El tercer límite se refiere al liderazgo de quien asume la Presidencia de la República. Es probable que el régimen de gobierno experimente modificaciones en la eventual nueva constitución, pero la figura del Presidente tiene una trayectoria histórica y un poder presente que son indudables. Designa numerosas autoridades, guía el camino, concentra adhesiones y rechazos, lidera la coalición de gobierno y maneja gran parte del presupuesto nacional. Por lo mismo pasan a ser muy importantes la capacidad que tenga para mantener la unidad de su coalición y persuadir de sus decisiones, así como para ampliar la base de sustentación del gobierno y convencer a sus adversarios en temas relevantes. También podría ocurrir que se produzca un cambio de planes a mitad de camino, lo que ciertamente altera “el programa”, los afectos y la confianza: eso le ocurrió a Frei Montalva con la Reforma Agraria (prometía 100 mil nuevos propietarios) o a Piñera con el matrimonio igualitario (su cambio de opinión pasó a ser un factor político relevante). ¿Qué harán los futuros candidatos: respetarán sus programas o los modificarán en temas fundamentales? ¿Experimentarán cambios de opinión que traicionen la confianza de parte de su coalición? ¿Serán más consistentes o más volubles? Ciertamente, es un problema real de los programas presidenciales.
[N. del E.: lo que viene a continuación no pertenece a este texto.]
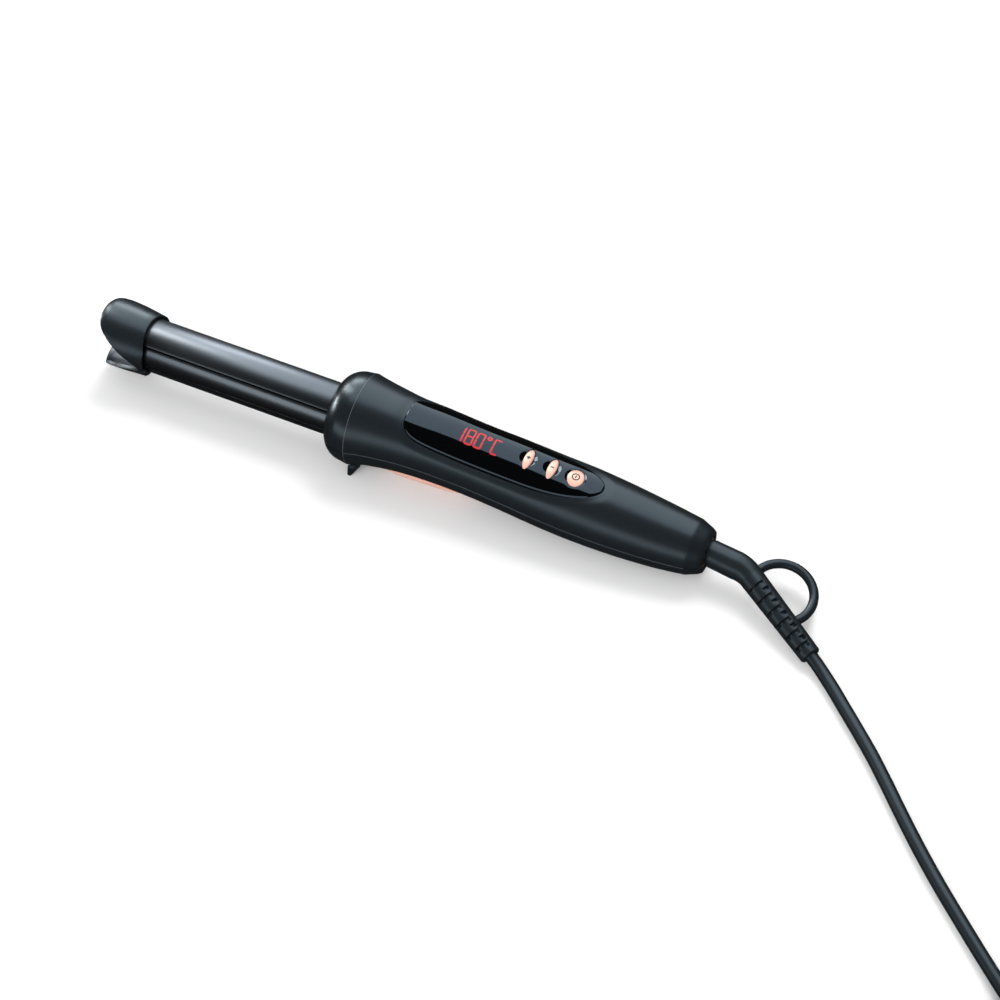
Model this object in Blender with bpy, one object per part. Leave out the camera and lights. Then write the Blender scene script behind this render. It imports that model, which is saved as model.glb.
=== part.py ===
"""A corded curling iron with a spring clamp, lying on a table on its two stand legs and the belly of its handle.

Metres, +Z up. The barrel runs along X with its tip at -X and the handle at +X, and the display faces +Z.
The origin is at table height, under the middle of the tool without its cord.
"""

import math

import bmesh
import bpy
from mathutils import Matrix, Vector

# ---------------------------------------------------------------- driving dimensions
HALF_LENGTH = 0.15925
AXIS_Z = 0.02425
GAP = 0.0003

HANDLE_FRONT_X = -0.0184
HANDLE_END_X = HALF_LENGTH
HANDLE_WALL = 0.0024
END_WALL = 0.0024
HANDLE_SHAPE = (
    # x, radius, drop of the centre below the barrel's axis
    (-0.0184, 0.0228, -0.0002),
    (-0.0132, 0.0215, -0.0007),
    (-0.0032, 0.0199, -0.0009),
    (0.0068, 0.0187, -0.0009),
    (0.0218, 0.0181, -0.0009),
    (0.0408, 0.0177, 0.0003),
    (0.0608, 0.0180, 0.0020),
    (0.0798, 0.0183, 0.00415),
    (0.0988, 0.0183, 0.0055),
    (0.1188, 0.0173, 0.00685),
    (0.1378, 0.0156, 0.0078),
    (0.1518, 0.0138, 0.0080),
    (0.1578, 0.0114, 0.0080),
    (0.15925, 0.0104, 0.0080),
)
HANDLE_STATIONS = 21
CHAMFER_X = 0.1518
HALF_SEGMENTS = 20

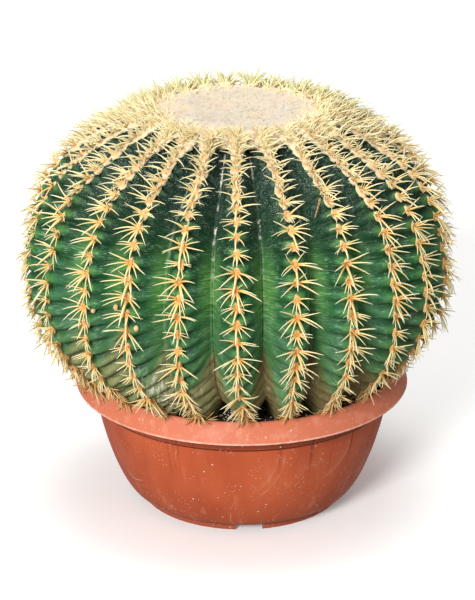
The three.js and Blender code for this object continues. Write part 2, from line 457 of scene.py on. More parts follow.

Por último, podríamos mencionar un cuarto límite importante, que se refiere a la comprensión del tiempo histórico. En las distintas coaliciones –más cuando se trata de grupos amplios que aspiran a la Presidencia de la República– hay distintas posturas, historias, ideologías, votos divergentes en el pasado y una visión parcialmente diferente sobre el futuro. Por lo mismo, es preciso entender esa realidad: en la derecha, la presencia de tradiciones liberales, socialcristianas, conservadoras, nacionalistas y gremialistas; algunos adhirieron a Pinochet y/o a Piñera, pero también hay concertacionistas desencantados y ciertamente nuevos votantes sin historia electoral. En la izquierda hay comunistas y socialistas, populistas y “progresistas”, ex Concertación y frenteamplistas, hay nostálgicos de la Unidad Popular y la Cuba revolucionaria de Fidel, pero también otros que miran al futuro con cierto aire mesiánico y fundacional. Un triunfo de Boric o de Jadue en noviembre necesariamente desatará una fiebre de rebeldía y ánimos revolucionarios, que rápidamente deberán ser contrastados con la realidad, las posibilidades, el carácter del gobernante y la correlación de fuerzas. Cualquiera sea el gobierno que comience en marzo de 2022 tendrá duros y blandos, reformistas y revolucionarios (en la izquierda), más inmovilistas o más reformistas (en la derecha), y en todos los sectores habrá algunos más estatistas y otros que manifiesten más confianza en la sociedad civil o la iniciativa de las personas. Por lo mismo, vivirán contradicciones internas, cada uno asumiendo que su interpretación del momento que vive Chile es la correcta, y quizá olvidando la importancia que tiene comprender la complejidad de la política y, por ende, la necesidad de combinar conservación y cambio, de articular Estado y sociedad civil y otras tantas fórmulas que definen los gobiernos reales y no los que circulan en los programas y en las fases de campaña.

Creo que es necesario leer los programas presidenciales, tanto de los candidatos que competirán en las primarias como de aquellos que resulten definitivamente inscritos para el 21 de noviembre próximo. Sin embargo, es necesario tener una cosa clara en la cabeza: no nacerá de ninguno de ellos el Chile del futuro. Una patria mejor, más humana, más unida, más libre y más justa, requiere de cambios políticos e institucionales, de reformas legales y acuerdos, incluso de cambios estructurales y modificaciones en el Estado. Los problemas más profundos de la sociedad van por otra parte y requieren cambios de actitudes más que de programas, un trabajo arduo, permanente y decidido por el bien del país, fortalecimiento de la familia, el desarrollo integral de los niños y adolescentes, y otros aspectos que deben poner a las personas y no al Estado o al dinero en el centro de las preocupaciones.

Una buena inspiración podría seguir la lógica de lo que Juan Pablo II denominó “las causas morales de la prosperidad”, en su visita a Chile en 1987. Si los programas presidenciales y los gobiernos contribuyen, tanto mejor.